→ **EXERCISE INPUTS**:
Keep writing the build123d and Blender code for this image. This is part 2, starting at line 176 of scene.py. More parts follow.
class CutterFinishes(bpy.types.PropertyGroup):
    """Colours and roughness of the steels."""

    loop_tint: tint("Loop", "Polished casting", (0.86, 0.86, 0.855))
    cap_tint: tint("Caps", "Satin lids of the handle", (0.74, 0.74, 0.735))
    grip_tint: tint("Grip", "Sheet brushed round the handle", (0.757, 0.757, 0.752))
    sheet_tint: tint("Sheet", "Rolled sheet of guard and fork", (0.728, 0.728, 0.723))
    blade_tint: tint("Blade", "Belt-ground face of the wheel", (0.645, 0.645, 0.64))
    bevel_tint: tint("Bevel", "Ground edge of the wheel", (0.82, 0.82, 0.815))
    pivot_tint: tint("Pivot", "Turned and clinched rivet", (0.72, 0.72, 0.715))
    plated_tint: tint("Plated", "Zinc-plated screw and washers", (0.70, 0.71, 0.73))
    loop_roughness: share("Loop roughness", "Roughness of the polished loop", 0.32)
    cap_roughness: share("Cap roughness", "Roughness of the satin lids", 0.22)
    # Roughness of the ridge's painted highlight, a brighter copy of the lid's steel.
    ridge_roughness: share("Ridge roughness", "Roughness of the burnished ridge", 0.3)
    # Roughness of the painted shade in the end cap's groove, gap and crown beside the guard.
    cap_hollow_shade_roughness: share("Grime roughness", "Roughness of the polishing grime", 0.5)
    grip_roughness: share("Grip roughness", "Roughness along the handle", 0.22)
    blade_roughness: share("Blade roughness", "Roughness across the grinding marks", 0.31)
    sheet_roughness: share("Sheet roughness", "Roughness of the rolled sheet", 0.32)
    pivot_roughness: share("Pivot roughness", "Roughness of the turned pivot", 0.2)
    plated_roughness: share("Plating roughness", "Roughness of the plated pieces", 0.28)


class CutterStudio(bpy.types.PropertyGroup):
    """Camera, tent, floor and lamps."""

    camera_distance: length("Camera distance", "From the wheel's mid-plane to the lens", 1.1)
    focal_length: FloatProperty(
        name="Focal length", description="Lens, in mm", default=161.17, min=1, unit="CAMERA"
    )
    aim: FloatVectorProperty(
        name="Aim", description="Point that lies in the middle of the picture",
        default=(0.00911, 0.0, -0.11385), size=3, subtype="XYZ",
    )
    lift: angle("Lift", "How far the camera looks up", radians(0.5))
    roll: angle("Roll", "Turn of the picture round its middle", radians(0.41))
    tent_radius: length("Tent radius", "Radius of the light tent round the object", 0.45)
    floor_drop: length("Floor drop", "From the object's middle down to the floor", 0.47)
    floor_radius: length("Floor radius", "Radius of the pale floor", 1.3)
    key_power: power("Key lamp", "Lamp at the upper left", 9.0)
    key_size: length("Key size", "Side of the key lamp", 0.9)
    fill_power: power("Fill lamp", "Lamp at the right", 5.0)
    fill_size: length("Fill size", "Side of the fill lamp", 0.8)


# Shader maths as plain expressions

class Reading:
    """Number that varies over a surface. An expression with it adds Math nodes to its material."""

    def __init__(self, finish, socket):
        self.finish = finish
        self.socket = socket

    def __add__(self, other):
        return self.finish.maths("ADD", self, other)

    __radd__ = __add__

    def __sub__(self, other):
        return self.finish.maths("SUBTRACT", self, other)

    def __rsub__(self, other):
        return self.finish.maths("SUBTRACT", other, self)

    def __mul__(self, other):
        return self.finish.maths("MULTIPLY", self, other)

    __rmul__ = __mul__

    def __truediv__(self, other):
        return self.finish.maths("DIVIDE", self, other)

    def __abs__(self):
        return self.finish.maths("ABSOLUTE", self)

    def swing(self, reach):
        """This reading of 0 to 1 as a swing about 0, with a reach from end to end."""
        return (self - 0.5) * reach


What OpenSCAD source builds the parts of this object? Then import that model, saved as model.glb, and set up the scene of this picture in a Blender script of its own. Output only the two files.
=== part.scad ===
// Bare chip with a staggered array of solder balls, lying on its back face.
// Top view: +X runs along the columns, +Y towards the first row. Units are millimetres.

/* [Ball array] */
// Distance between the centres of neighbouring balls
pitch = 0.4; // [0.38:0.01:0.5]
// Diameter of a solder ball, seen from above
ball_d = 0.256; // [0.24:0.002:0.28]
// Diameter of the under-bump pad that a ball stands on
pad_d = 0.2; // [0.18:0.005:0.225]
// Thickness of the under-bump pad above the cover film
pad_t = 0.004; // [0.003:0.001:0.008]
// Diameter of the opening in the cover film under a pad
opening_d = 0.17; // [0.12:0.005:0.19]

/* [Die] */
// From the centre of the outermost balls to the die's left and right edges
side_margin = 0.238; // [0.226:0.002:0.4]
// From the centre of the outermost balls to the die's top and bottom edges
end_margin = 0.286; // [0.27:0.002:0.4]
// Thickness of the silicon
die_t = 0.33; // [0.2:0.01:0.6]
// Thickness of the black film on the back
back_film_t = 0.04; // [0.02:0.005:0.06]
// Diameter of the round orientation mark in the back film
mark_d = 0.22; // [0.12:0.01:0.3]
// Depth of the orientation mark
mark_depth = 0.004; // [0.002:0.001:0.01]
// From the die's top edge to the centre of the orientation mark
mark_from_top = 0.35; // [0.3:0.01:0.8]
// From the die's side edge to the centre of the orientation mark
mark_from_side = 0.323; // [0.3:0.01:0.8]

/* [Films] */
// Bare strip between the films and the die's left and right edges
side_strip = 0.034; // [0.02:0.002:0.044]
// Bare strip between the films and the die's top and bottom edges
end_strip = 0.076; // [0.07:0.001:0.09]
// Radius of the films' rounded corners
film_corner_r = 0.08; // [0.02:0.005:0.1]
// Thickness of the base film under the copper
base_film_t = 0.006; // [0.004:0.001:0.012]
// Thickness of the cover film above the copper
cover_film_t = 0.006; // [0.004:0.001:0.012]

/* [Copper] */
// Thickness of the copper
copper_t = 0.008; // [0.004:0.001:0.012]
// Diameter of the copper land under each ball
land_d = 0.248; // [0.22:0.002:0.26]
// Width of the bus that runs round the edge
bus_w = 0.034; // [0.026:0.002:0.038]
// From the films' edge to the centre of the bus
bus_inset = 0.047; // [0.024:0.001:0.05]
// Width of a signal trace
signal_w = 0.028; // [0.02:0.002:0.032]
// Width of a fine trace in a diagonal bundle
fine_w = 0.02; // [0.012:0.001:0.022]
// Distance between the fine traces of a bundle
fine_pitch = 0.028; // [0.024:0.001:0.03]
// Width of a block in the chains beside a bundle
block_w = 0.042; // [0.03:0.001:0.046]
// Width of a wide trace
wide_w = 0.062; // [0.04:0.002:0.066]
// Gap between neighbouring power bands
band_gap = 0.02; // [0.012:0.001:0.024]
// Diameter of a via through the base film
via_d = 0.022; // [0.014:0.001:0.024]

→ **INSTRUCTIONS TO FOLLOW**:
Write out each line exactly as it appears, from the line with "What OpenSCAD source" up to and including the line with "Units are millimetres.".

→ **ANSWER TO THIS EXERCISE**:
What OpenSCAD source builds the parts of this object? Then import that model, saved as model.glb, and set up the scene of this picture in a Blender script of its own. Output only the two files.
=== part.scad ===
// Bare chip with a staggered array of solder balls, lying on its back face.
// Top view: +X runs along the columns, +Y towards the first row. Units are millimetres.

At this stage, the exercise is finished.